Mr. Ban noted that more than 100 developing countries across Africa, Latin America, and the Caribbean had committed to ending hunger by a 2025 deadline while 54 countries had already taken measures recognizing the importance of nutrition to their social and economic development. Many countries, he added, were also responding to what he described as “the increasing challenge of obesity.”

While the prevalence of hunger has fallen by 21 percent since 1990-92, over 800 million people in the world still go hungry, the UN agriculture agency has reported. Over two billion people are affected by micronutrient deficiencies, or “hidden hunger,” due to inadequate vitamins or minerals. Undernutrition, meanwhile, is linked to almost half of all child deaths under five years of age, some 2.8 million per year.

Against this backdrop, the scourge of obesity also claims victims with around half a billion people now obese, and three times as many overweight. Some 42 million children under the age of five are already overweight. Moreover, different forms of malnutrition often overlap, with people living in the same communities-sometimes even in the same household-suffering from hunger, micronutrient deficiencies and obesity.

Overall, the FAO notes, half the world’s population is affected by some sort of malnutrition.

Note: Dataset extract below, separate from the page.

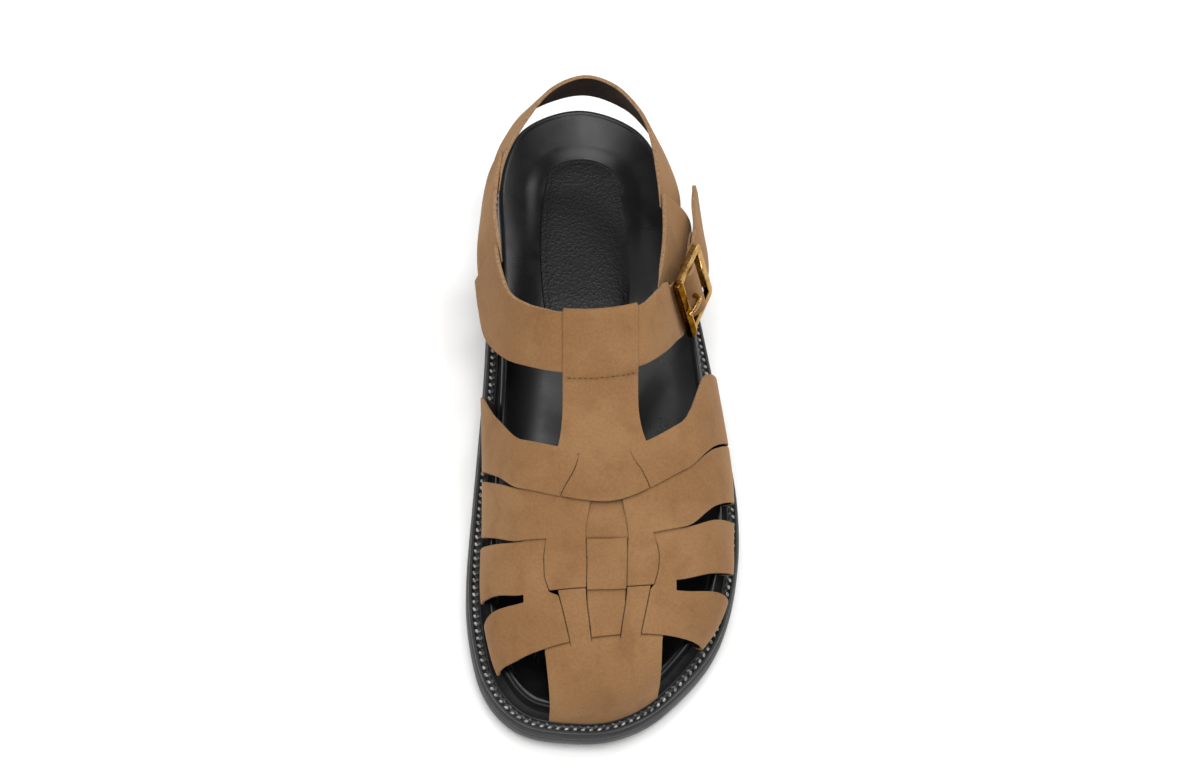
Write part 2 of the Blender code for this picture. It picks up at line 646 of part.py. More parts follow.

“We have the knowledge, expertise and resources needed to overcome all forms of malnutrition,” FAO Director-General Jose Graziano da Silva confirmed in his message to the Conference. “Governments must lead the way, but the push to improve global nutrition must be a joint effort, involving civil society organizations and the private sector.”

He cautioned that while both the Rome Declaration and Framework for Action were “the starting point of our renewed efforts to improve nutrition for all,” they were not “the finishing line.”

“Our responsibility is to transform the commitment into concrete results,” he concluded.

The Conference, which runs until 21 November, will also seek to address the way food is produced, processed, distributed, marketed and prepared for human consumption as healthy diets are considered central to establishing a stable bulwark against malnutrition. As a result, governments will be encouraged to support local food production and processing, especially by smallholder and family farmers.

“The world’s food system – with its reliance on industrialized production and globalized markets – produces ample supplies, but creates some problems for public health,” WHO Director-General, Dr Margaret Chan, explained.

“Part of the world has too little to eat, leaving millions vulnerable to death or disease caused by nutrient deficiencies,” she continued. “Another part overeats, with widespread obesity pushing life-expectancy figures backwards and pushing the costs of health care to astronomical heights.”

Governments will be urged to tackle the widespread use of trans-fats, saturated fats, sugars and salt in foods and drinks through a series of necessary regulatory and voluntary instruments without which, the FAO suggests, it would be difficult to protect consumers from the noxious elements found in many packaged goods found around the world.

“Global nutrition problems require global solutions,” the UN agency remarked in its press release, “while nutrition deserves much greater attention on the international development agenda.”